Je pensais que ce serait moins agité. Mais je puis vous assurer que la Société numérique prend encore plus de temps. Il se passe tellement de choses! Chaque jour, il y a un nouveau développement. Et c’est fascinant: même ceux qui sont plongés dedans ne peuvent pas fournir la moindre indication concernant les évolutions attendues l’année prochaine. Tout est tellement imprévisible!
Cependant, je suis contente d’avoir eu le portefeuille de la Concurrence avant la Société numérique, avec tous les nouveaux développements technologiques. En effet, grâce au rôle d’arbitre que j’occupais à la Concurrence, j’avais un bon aperçu de l’Europe au niveau mondial. Ce portefeuille est plus créatif et plus horizontal. J’ai beaucoup plus de contacts avec le Parlement européen et mes collègues de la Commission. La société numérique, cela signifie "e-government", "e-health", "e-environment" et "e-energy". Chacun doit y participer.
Vous voulez que, pour 2020, tous les Européens soient présents sur Internet?
Le marché intérieur est l’un des joyaux de la couronne de l’Europe: 500 millions de consommateurs.
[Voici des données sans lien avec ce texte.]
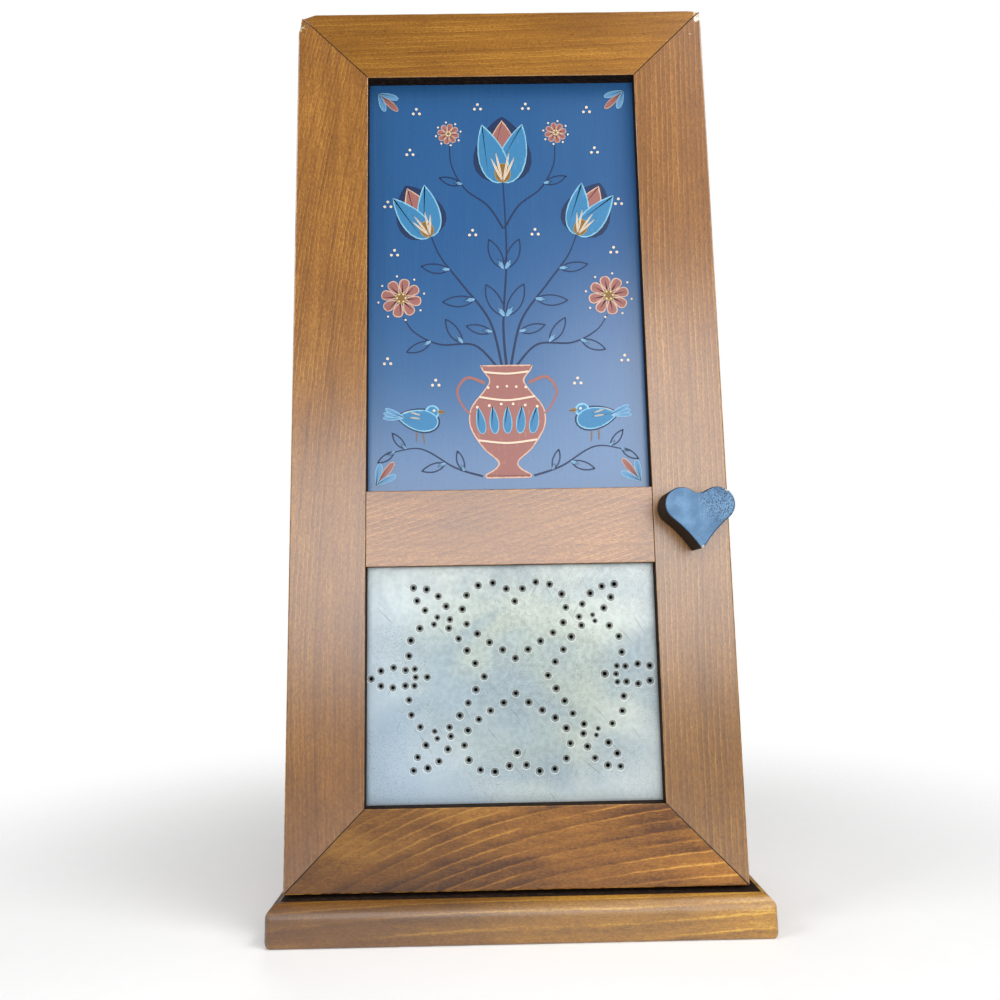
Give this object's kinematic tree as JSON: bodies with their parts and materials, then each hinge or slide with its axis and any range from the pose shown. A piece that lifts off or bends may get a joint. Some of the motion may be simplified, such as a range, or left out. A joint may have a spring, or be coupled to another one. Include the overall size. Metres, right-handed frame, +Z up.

Il doit également devenir un "digital single market", au sein duquel il n’existe par définition pas de frontières. C’est ce à quoi nous nous employons maintenant. Nous avons une montagne de projets.
La Belgique n’a pas une si bonne réputation au niveau des télécommunications, n’est-ce pas?
Dans mon secteur, il y a encore beaucoup trop de barrières, et pas seulement en Belgique. En tant que commissaire à la Concurrence, j’ai constaté la même chose en examinant les marchés de l’énergie. Comme il n’y avait pas de marché intérieur fonctionnant convenablement, au-delà des frontières, le consommateur se retrouvait avec une qualité moindre et des prix moins attractifs. Nous devons maintenant réaliser la même chose dans le secteur numérique. Il y a encore du pain sur planche.
Mais Belgacom est encore détenu pour plus de la moitié par le gouvernement?
En ce qui concerne le propriétaire des actions, je peux avoir mon opinion sur la question, mais j’estime que ce n’est pas le plus important. Ce qui compte, c’est la manière dont ce propriétaire se comporte, et s’il coupe des possibilités sur le marché. C’est dans l’influence du gouvernement que résident le défi et le danger.
Nous avons libéralisé le marché des télécoms, n’est-ce pas? Grâce à Karel Van Miert.
C’est vraiment très dommage que cet homme soit décédé aussi jeune.
Je crois sincèrement en la concurrence. Cela maintient la vigilance de chacun et donne en général de meilleures actions, plus novatrices. En effet, pour être choisi, il faut faire ses preuves. Et cela est source de qualité et de meilleurs tarifs.
En ce qui concerne le roaming, allez-vous également intervenir pour contenir les prix du trafic de données?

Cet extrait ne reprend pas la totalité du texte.